The Philadelphia group is in a financial pickle, although not in as deep doo-doo as Detroit. During Eugene Ormandy's long tenure their sound was legendary, which today seems humorous since they used to perform in an "inferior" Academy of Music for a whole century. Counting on this reputation they have decided to market themselves, in the style of the Met, in movie theaters across the country. This could be a gross miscalculation. They have to guarantee a minimum to the theaters which may or may not have a sizable number of people attending. If the model proves successful (the Berlin Philharmoniker is expanding the web series to theaters as well), other orchestras will no doubt follow. To an ordinary listener all decent orchestras sound pretty much the same and competition then would be won by the group with the most attractive musicians making the most appealing "moves" during close-ups. I think this all is a ploy to claim that the number of the groups' listeners has grown exponentially. This figure might be useful when raising funds but, in my humble opinion, will not produce a large increase in income. The worst result from Philadelphia's and Berlin's success would be a decrease in attending performances of a local orchestra and resulting slow and painful death.

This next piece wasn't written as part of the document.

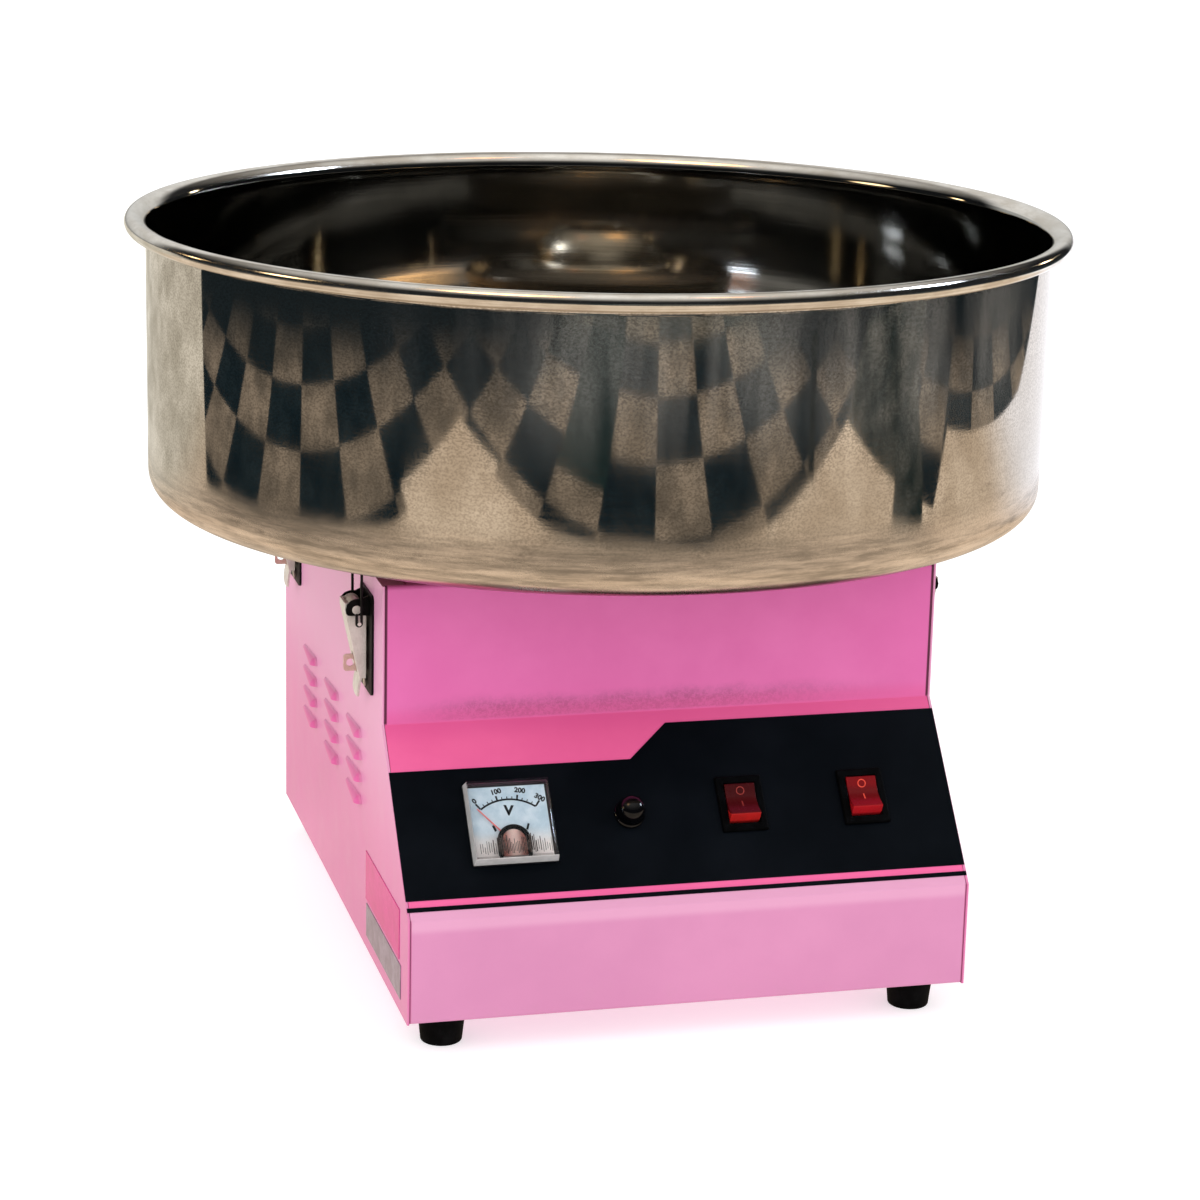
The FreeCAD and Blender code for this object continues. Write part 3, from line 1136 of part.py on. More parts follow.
r1 = box("board", 44.0, 58.0, PZ + 8.0, 80.0, 56.0, 1.6)
rb = [r1]
for k, (sx, sy) in enumerate(((48, 62), (120, 62), (48, 110), (120, 110))):
    rb.append(cyl("standoff_%d" % k, sx, sy, PZ, 2.6, 8.0))
hsb = box("sink_base", 100.0, 66.0, PZ + 9.6, 4.0, 40.0, 30.0)
fins = [hsb] + [box("fin_%d" % k, 104.0, 66.0 + 5.4 * k, PZ + 9.6, 14.0, 2.2, 30.0) for k in range(8)]
rb.append(fuse("heatsink", fins))
rb.append(box("triac", 95.6, 80.0, PZ + 14.0, 4.4, 10.0, 15.0))
rb.append(cyl("inductor", 62.0, 76.0, PZ + 9.6, 9.0, 12.0))
rb.append(box("film_cap", 56.0, 96.0, PZ + 9.6, 22.0, 9.0, 14.0))
c = doc.addObject("Part::Compound", "regulator")
c.Links = rb
node(c, "regulator_board")

t1 = box("term_base", -130.0, 20.0, PZ, 20.0, 60.0 - 8.0, 8.0)
ts = [t1] + [box("term_wall_%d" % k, -130.0, 20.0 + 12.6 * k, PZ, 20.0, 1.6, 17.0) for k in range(5)]
ts += [cyl("term_screw_%d" % k, -120.0, 27.1 + 12.6 * k, PZ + 8.0, 3.4, 3.0) for k in range(4)]
node(fuse("terminals", ts), "terminal_block")

# =========================================================================
# Check and write
# =========================================================================
doc.recompute()
bad = [o.Name for o in doc.Objects if "Invalid" in o.State or "Error" in o.State]
if bad:
    raise RuntimeError("failed objects: " + ", ".join(bad))
os.makedirs("parts", exist_ok=True)
names = set()
for o in FINAL:
    sh = o.Shape
    if sh.isNull() or not sh.isValid() or sh.Volume <= 0 or len(sh.Solids) < 1:
        raise RuntimeError("bad shape: " + o.Label)
    if o.Label in names:
        raise RuntimeError("label used twice: " + o.Label)
    names.add(o.Label)
    sh.exportStep("parts/" + o.Label + ".step")
    bb = sh.BoundBox
    print("%-26s solids %2d vol %10.1f  x %7.1f %7.1f  y %7.1f %7.1f  z %6.1f %6.1f" % (
        o.Label, len(sh.Solids), sh.Volume, bb.XMin, bb.XMax, bb.YMin, bb.YMax, bb.ZMin, bb.ZMax))
print(len(FINAL), "nodes")
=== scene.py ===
import json
import math

import bmesh
import bpy
from mathutils import Matrix, Vector
from mathutils.bvhtree import BVHTree


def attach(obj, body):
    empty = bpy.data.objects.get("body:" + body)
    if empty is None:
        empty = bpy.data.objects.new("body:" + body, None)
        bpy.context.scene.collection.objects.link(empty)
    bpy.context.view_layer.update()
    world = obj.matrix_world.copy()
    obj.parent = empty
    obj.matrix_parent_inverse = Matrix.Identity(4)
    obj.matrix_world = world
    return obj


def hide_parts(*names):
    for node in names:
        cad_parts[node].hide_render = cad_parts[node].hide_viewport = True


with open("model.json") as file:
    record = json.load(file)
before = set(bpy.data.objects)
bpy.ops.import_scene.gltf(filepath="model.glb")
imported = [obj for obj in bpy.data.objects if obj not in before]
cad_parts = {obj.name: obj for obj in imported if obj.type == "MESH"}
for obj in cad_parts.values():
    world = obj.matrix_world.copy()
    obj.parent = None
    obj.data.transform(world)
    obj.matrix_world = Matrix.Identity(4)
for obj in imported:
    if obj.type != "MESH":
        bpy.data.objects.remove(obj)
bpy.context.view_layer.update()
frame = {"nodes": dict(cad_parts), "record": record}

NODES = frame["nodes"]
REC = frame["record"]
SLOT = {s["node"]: s["material_slot"] for s in REC["subparts"]}
BODY = {n: b for b, ns in REC["behaviour"]["bodies"].items() for n in ns}
scene = bpy.context.scene
coll = scene.collection

# =========================================================================
# Camera
# =========================================================================
YAW, PITCH, ROLL = 0.259032, 0.263901, 0.023915
cy, sy, cp, sp = math.cos(YAW), math.sin(YAW), math.cos(PITCH), math.sin(PITCH)
fwd = Vector((sy * cp, cy * cp, -sp))
rgt = Vector((cy, -sy, 0.0))
upv = rgt.cross(fwd)
r2 = math.cos(ROLL) * rgt + math.sin(ROLL) * upv
u2 = -math.sin(ROLL) * rgt + math.cos(ROLL) * upv
cam_data = bpy.data.cameras.new("camera")
cam = bpy.data.objects.new("camera", cam_data)
coll.objects.link(cam)
cam_data.sensor_fit = "HORIZONTAL"
cam_data.sensor_width = 36.0
cam_data.lens = 3337.542 / 1200.0 * 36.0
cam_data.clip_start = 0.05
cam_data.clip_end = 100.0
m3 = Matrix((r2, u2, -fwd)).transposed()
cam.matrix_world = Matrix.Translation((-0.464519, -1.773791, 0.670458)) @ m3.to_4x4()
scene.camera = cam
scene.view_settings.view_transform = "Standard"
scene.view_settings.look = "None"
scene.view_settings.exposure = 0.0
scene.view_settings.gamma = 1.0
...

I'll continue to listen to music at home. I don't have to see Heifetz live (it is far too late for that) to enjoy his amazing performances of such concertos as Conus and Glazounov. None of today's glamorous babes or handsome young dudes is able to approach that level of fiddling, although seeing them twenty times larger than life on a screen might do the trick for some. Too bad the mandatory world premiere is like a preview in the theater; at home I can listen to exactly what I want.